Reproducibility Index

Notice: The reproducibility variables underlying each score are classified using an automated LLM-based pipeline, validated against a manually labeled dataset. LLM-based classification introduces uncertainty and potential bias; scores should be interpreted as estimates. Full accuracy metrics and methodology are described in Coakley et alK. L. Coakley, T. Snelleman, H. Hoos, and O. E. Gundersen, "The embrace of open science: An analysis of a decade of AI research and 56 800 conference papers," Under Review, 2026..

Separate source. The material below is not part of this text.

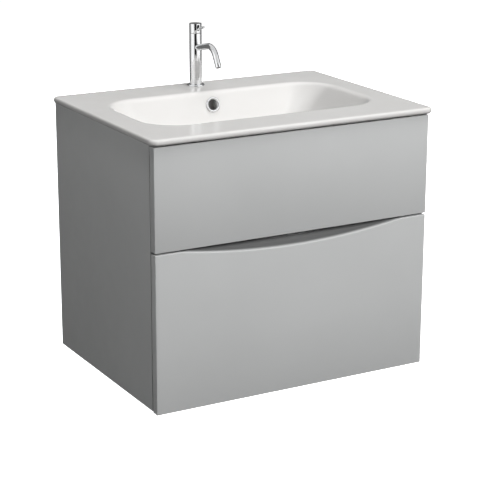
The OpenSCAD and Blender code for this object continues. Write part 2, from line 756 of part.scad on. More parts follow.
module tap_body() color(chrome) difference() {
  translate([0, y_tap, z_body_foot]) cylinder(r = tap_r, h = z_body_top - z_body_foot);
  translate([0, y_tap, z_body_top - cartridge_h - chamber_h])
    cylinder(r = cartridge_r + run_clear, h = cartridge_h + chamber_h + cut);
  spout_frame() translate([spout_in + tap_r / 2 - cut, 0, 0]) bar_x(spout_r + run_clear, tap_r);
  for (side = [left, right]) translate([side * inlet_x, y_tap + inlet_y, z_body_foot - cut])
    cylinder(r = passage_r, h = z_body_top - cartridge_h - chamber_h - z_body_foot + 2 * cut);
}

module tap_cartridge() color(plastic_grey) translate([0, y_tap, z_body_top]) difference() {
  union() {
    translate([0, 0, -cartridge_h]) cylinder(r = cartridge_r, h = cartridge_h);
    cylinder(r = cap_bore_r - run_clear, h = collar_h);
  }
  cylinder(r = collar_bore_r, h = collar_h + cut);
  for (side = [left, right]) translate([side * 4.5, 0, -cartridge_h - cut]) cylinder(r = 2, h = 8);
}

module tap_cap() color(chrome) difference() {
  translate([0, y_tap, z_cap]) cylinder(r = tap_r, h = cap_h);
  translate([0, y_tap, z_cap - cut]) cylinder(r = cap_bore_r, h = hollow_h + cut);
  translate([-trunnion_l / 2 - hole_clear, y_tap, z_pivot]) bar_x(trunnion_r + run_clear, trunnion_l + 2 * hole_clear);
  lever_slot();
}

// The slot that the lever lifts in: as wide as the lever, with round ends
module lever_slot() {
  slot_r = lever_r + fit_clear;
  low = z_pivot + cap_bore_r * tan(lever_rise) - lever_r / cos(lever_rise) - fit_clear + slot_r;
  top = z_pivot + tap_r * tan(lever_rise + lever_lift) + lever_r / cos(lever_rise + lever_lift) + fit_clear - slot_r;
  for (z = [low, top]) translate([0, y_tap - 4, z]) rotate([90, 0, 0]) cylinder(r = slot_r, h = tap_r);
  block([-slot_r, y_tap - 4 - tap_r, low], [slot_r, y_tap - 4, top]);
}

module tap_lever() color(chrome) translate([0, y_tap, z_pivot]) {
  translate([-barrel_l / 2, 0, 0]) bar_x(barrel_r, barrel_l);
  translate([-trunnion_l / 2, 0, 0]) bar_x(trunnion_r, trunnion_l);
  rotate([90 - lever_rise, 0, 0]) {
    cylinder(r = lever_r, h = lever_l - lever_r);
    translate([0, 0, lever_l - lever_r]) sphere(r = lever_r);
  }
}

module tap_washer() color(zinc) translate([0, y_tap, z_deck - washer_t]) difference() {
  cylinder(r = washer_r, h = washer_t);
  translate([0, -7, -cut]) cylinder(r = 12.5, h = washer_t + 2 * cut);
  block([-12.5, -washer_r - cut, -cut], [12.5, -7, washer_t + cut]);
  translate([0, stud_y, -cut]) cylinder(r = stud_r + hole_clear, h = washer_t + 2 * cut);
}

module tap_stud() color(zinc)
  translate([0, y_tap + stud_y, z_rim - tap_foot + stud_in - fit_clear - stud_l]) cylinder(r = stud_r, h = stud_l);

module tap_nut() color(zinc) translate([0, y_tap + stud_y, z_deck - washer_t - nut_h]) difference() {
  cylinder(r = 6.3, h = nut_h, $fn = 6);
  translate([0, 0, -cut]) cylinder(r = stud_r + run_clear, h = nut_h + 2 * cut);
}

/* What is drawn */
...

Dr. RAW: Towards General High-Level Vision from RAW with Efficient Task Conditioning

Authors: Wenjun Huang, Ziteng Cui, Yinqiang Zheng, Yirui He, Tatsuya Harada, Mohsen Imani

NeurIPS 2025 | Venue PDF | LLM Run Details

Reproducibility Variable	Result	LLM Response
Research Type	Experimental	We demonstrate the effectiveness of Dr. RAW across 4 representative RAW-based high-level vision tasks under a total of 9 diverse conditions (see Fig. 1). Including object detection [37; 20], semantic segmentation [15], instance segmentation [12] and pose estimation [30]. Our method not only outperforms previous SOTA approaches in accuracy but also achieves superior training efficiency.
Researcher Affiliation	Academia	Wenjun Huang University of California, Irvine Ziteng Cui The University of Tokyo Yinqiang Zheng The University of Tokyo Yirui He University of California, Irvine Tatsuya Harada The University of Tokyo, RIKEN AIP Mohsen Imani University of California, Irvine
Pseudocode	No	The paper describes the architecture of the re-mosaicing block and various components with equations and descriptions, but does not present any structured pseudocode or algorithm blocks. For instance, Appendix A details the 'Re-mosaicing Block Architecture' and includes equation (7), but it is not formatted as pseudocode.
Open Source Code	Yes	The source code is available here.
Open Datasets	Yes	We conducted experiments on semantic segmentation, object detection, instance segmentation, and pose estimation, utilizing a combination of various synthetic and real-world RAW image datasets. For object detection, we adopted 2 real-world datasets, PASCAL RAW [37; 15] and LOD [20]. For semantic segmentation, we utilized ADE20K RAW [15]. For instance segmentation, we utilized LIS [12]. As for pose estimation, we used Ex LPose [30].
Dataset Splits	Yes	For object detection, we adopted 2 real-world datasets, PASCAL RAW [37; 15] and LOD [20]. LOD is a real-world dataset consisting of 2230 low-light condition RAW images taken by a Canon EOS 5D Mark IV camera with 8 object classes. We took 1800 images as the training set and the other 430 images as the test set. PASCAL RAW is a normal-light condition dataset with 4259 RAW images... The training and test split of ADE20K RAW is the same as ADE20K. ... As for pose estimation, we used Ex LPose [30], which collected 2556 images of 251 scenes; 2,065 of 201 scenes are used for training, and the remaining 491 of 50 scenes are kept for testing.
Hardware Specification	Yes	All experiments were conducted on a server equipped with four NVIDIA RTX A6000 GPUs.
Software Dependencies	Yes	The software environment includes Python 3.8, Py Torch 1.12, MMDetection 3.3.0, MMSegmentation 1.2.1, and MMPose 1.3.2.
Experiment Setup	Yes	Implementation Details. Dr. RAW is built on the open-source computer vision toolboxes: mmdetection [11], mmsegmentation [13], and mmpose [14]. We conducted comparative experiments with the current SOTA methods. All comparison methods adopt the same data augmentation, mainly including random crop, random flip, multi-scale test, etc. We use mean Intersection over Union (m Io U) to evaluate semantic segmentation, and mean Average Precision (m AP) to evaluate instance segmentation, object detection, and pose estimation performance. The backbone of Dr. RAW is a Swin Transformer tiny (Swin-T) [35]. ... The experiments are repeated 5 times, and the reported number is the mean of all runs.